(Instructions to follow) Everything from the line with "The OpenSCAD and" through the line with "TIE_WIRE = 0.36" should be repeated exactly, both of those lines included, and nothing else.

(Task input)
++++++
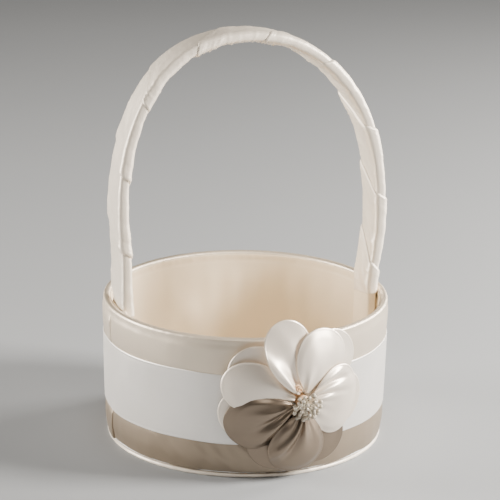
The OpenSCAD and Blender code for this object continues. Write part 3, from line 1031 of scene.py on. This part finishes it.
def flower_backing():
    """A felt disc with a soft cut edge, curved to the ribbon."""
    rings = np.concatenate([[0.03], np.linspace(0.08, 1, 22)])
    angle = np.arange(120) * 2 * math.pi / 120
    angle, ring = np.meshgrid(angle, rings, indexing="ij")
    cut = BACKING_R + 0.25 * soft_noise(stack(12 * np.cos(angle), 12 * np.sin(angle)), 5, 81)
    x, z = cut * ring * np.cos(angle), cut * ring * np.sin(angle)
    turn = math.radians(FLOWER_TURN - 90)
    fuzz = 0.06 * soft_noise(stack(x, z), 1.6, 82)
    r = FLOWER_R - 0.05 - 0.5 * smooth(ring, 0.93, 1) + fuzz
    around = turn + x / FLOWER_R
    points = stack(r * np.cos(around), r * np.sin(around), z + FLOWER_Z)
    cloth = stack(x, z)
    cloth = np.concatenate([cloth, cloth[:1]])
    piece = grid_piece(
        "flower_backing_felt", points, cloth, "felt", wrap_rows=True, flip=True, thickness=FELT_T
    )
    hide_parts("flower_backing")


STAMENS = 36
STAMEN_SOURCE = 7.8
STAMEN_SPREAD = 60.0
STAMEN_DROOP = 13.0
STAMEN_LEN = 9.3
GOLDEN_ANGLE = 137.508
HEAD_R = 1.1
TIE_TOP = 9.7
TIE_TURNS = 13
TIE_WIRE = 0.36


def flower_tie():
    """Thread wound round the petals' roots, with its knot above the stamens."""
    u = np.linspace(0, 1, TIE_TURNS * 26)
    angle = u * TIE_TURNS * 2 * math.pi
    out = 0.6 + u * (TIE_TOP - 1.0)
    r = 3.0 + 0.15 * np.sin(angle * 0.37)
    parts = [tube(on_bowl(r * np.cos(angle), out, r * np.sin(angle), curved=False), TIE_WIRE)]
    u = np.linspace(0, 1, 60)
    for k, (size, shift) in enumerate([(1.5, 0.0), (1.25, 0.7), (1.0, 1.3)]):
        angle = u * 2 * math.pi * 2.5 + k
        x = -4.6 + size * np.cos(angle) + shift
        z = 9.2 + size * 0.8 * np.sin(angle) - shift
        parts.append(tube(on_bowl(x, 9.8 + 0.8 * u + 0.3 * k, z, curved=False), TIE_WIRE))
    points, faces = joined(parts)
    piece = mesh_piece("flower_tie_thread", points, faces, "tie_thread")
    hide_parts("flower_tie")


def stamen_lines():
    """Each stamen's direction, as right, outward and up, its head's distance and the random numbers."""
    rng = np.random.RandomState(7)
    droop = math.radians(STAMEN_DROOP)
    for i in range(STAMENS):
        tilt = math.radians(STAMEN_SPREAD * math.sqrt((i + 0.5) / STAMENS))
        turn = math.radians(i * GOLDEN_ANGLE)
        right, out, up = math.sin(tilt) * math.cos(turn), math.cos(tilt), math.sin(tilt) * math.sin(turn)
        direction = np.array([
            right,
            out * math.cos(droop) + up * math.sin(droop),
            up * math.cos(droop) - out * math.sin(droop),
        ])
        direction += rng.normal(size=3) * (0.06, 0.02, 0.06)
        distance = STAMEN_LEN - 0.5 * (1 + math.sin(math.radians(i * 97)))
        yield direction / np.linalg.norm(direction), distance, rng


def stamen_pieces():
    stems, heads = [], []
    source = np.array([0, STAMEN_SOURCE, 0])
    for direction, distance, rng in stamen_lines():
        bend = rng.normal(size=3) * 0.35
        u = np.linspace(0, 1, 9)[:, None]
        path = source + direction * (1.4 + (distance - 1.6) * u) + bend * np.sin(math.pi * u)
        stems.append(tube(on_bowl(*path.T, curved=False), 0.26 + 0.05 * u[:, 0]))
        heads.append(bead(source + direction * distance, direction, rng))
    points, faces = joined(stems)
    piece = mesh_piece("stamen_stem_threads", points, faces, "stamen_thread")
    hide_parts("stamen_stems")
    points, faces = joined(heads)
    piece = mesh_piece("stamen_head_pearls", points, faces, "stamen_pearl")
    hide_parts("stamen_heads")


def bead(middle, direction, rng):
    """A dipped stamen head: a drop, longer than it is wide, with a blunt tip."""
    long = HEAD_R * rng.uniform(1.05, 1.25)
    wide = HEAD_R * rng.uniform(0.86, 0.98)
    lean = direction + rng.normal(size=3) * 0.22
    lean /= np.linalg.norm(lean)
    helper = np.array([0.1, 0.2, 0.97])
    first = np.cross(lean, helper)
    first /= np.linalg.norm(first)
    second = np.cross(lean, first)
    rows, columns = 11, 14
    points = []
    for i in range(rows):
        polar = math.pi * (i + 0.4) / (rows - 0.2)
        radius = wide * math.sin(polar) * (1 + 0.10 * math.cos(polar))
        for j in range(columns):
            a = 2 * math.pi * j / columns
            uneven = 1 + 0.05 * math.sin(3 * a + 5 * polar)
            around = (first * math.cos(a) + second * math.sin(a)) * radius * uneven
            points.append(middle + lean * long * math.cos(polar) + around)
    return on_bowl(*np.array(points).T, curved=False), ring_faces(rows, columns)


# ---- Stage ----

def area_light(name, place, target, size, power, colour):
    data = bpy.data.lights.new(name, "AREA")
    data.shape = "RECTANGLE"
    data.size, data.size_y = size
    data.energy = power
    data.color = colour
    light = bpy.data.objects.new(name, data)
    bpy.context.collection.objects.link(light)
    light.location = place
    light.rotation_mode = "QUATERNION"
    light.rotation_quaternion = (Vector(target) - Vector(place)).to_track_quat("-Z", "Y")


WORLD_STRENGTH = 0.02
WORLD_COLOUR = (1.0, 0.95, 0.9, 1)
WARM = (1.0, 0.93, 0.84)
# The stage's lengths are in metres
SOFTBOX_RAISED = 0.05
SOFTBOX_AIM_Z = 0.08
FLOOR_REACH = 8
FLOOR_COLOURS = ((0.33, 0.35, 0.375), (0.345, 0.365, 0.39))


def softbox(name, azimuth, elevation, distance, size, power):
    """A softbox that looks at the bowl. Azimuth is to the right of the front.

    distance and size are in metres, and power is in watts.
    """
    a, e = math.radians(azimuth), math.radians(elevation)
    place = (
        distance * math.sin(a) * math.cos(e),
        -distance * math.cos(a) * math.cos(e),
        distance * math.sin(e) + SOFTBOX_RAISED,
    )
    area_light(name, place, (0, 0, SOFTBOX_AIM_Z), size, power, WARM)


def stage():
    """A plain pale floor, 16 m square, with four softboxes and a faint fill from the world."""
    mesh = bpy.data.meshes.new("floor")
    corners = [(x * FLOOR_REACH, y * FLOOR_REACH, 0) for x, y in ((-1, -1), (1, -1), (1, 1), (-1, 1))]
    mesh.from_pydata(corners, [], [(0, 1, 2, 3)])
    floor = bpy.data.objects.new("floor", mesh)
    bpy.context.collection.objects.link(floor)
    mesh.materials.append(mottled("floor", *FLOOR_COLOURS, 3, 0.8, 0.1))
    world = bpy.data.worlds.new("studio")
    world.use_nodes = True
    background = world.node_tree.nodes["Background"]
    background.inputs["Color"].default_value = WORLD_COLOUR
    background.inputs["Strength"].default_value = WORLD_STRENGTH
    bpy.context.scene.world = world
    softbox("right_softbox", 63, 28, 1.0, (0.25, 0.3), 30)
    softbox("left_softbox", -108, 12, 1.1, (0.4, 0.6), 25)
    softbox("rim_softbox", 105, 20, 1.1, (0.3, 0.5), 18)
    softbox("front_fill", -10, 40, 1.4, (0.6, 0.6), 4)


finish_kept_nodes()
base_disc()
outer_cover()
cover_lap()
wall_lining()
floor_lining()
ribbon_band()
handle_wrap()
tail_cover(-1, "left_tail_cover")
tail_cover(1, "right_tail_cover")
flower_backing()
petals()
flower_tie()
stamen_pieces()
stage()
++++++
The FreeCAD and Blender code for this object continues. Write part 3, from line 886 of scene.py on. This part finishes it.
++++++
(Problem solution)
The OpenSCAD and Blender code for this object continues. Write part 3, from line 1031 of scene.py on. This part finishes it.
def flower_backing():
    """A felt disc with a soft cut edge, curved to the ribbon."""
    rings = np.concatenate([[0.03], np.linspace(0.08, 1, 22)])
    angle = np.arange(120) * 2 * math.pi / 120
    angle, ring = np.meshgrid(angle, rings, indexing="ij")
    cut = BACKING_R + 0.25 * soft_noise(stack(12 * np.cos(angle), 12 * np.sin(angle)), 5, 81)
    x, z = cut * ring * np.cos(angle), cut * ring * np.sin(angle)
    turn = math.radians(FLOWER_TURN - 90)
    fuzz = 0.06 * soft_noise(stack(x, z), 1.6, 82)
    r = FLOWER_R - 0.05 - 0.5 * smooth(ring, 0.93, 1) + fuzz
    around = turn + x / FLOWER_R
    points = stack(r * np.cos(around), r * np.sin(around), z + FLOWER_Z)
    cloth = stack(x, z)
    cloth = np.concatenate([cloth, cloth[:1]])
    piece = grid_piece(
        "flower_backing_felt", points, cloth, "felt", wrap_rows=True, flip=True, thickness=FELT_T
    )
    hide_parts("flower_backing")


STAMENS = 36
STAMEN_SOURCE = 7.8
STAMEN_SPREAD = 60.0
STAMEN_DROOP = 13.0
STAMEN_LEN = 9.3
GOLDEN_ANGLE = 137.508
HEAD_R = 1.1
TIE_TOP = 9.7
TIE_TURNS = 13
TIE_WIRE = 0.36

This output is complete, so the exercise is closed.